Acho que fiquei com a Deka por uns oito anos. Tive outros carros. Alguns Fiesta, Brasília, Corcel e até um Peugeot, importado que comprei à vista com o FGTS de quando saí do Rosário. No entanto nenhum tinha alma, nenhum tinha a cumplicidade da Deka. Nenhum participou das aventuras de meus filhos adolescentes e do meu trabalho de professora. Naquele tempo, na situação de viúva, com dois filhos para educar, trabalhei em Gravataí, em Cachoeirinha, na Vila Nova, no Colégio Rosário, no Colégio Vera Cruz. Sempre andava com a caminhonete abarrotada de colegas, cada uma com sua história de vida. Em Cachoeirinha e na Vila Nova tive caroneiras de caderninho e a volta para casa era sempre uma farra.

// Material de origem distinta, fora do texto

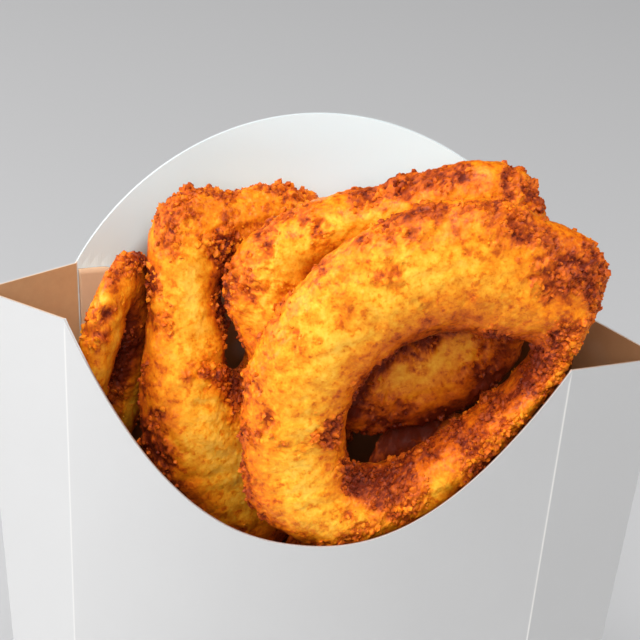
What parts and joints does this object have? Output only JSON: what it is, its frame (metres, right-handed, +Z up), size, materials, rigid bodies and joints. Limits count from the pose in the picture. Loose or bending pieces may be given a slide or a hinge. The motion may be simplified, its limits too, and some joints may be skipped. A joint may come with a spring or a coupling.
{
  "type": "onion rings side",
  "caption": "Crumbed and fried onion rings standing in an upright paperboard scoop carton with folded side gussets, a scooped front and a round tall back.",
  "frame": {"origin": "centre of the flat base, on the surface that the carton stands on", "axes": "+Z up, -Y out of the scooped front, +X to the right seen from the front"},
  "size_m": [0.1378, 0.0494, 0.1537],
  "materials": {
    "paperboard": "coated white board, kraft tan on the gussets' inside",
    "fried_crumb": "rough fried breadcrumb, golden with brown crumbs"
  },
  "bodies": {
    "root": {"carton": "paperboard", "onion_ring_front": "fried_crumb", "onion_ring_second": "fried_crumb", "onion_ring_left": "fried_crumb", "onion_ring_edge": "fried_crumb", "onion_ring_lower_left": "fried_crumb", "onion_ring_lower_middle": "fried_crumb", "onion_ring_lower_right": "fried_crumb", "onion_ring_lower_back": "fried_crumb"}
  },
  "joints": []
}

Cartão do tempo na Escola Estadual Rodrigues Alves em Cachoeirinha. À direita, em baixo, está a professora Maria Tereza Nogueira, professora de artes, criadora do cartão. .Atrás dela. o professor Waldemar, conhecido como Pernambuco, o carnavalesco. Com a partitura de música, a professora Sara e eu na caminhonete.
Só me desfiz da Deka quando estava bem velhinha. Realmente, não dava mais, ela não tinha mais forças para tanta atividade e para carregar tantos agregados. Não fosse a insistência do meu marido que afirmava que aprender a dirigir não é luxo, não seria possível sobreviver naqueles tempos difíceis, conseguir trabalhar tão longe, em tantos colégios, de manhã, de tarde e estudar à noite, nem continuar curtindo aqueles verões que serão sempre inesquecíveis. Mais isso devo a ele que parece que adivinhou que desistiria da vida tão cedo.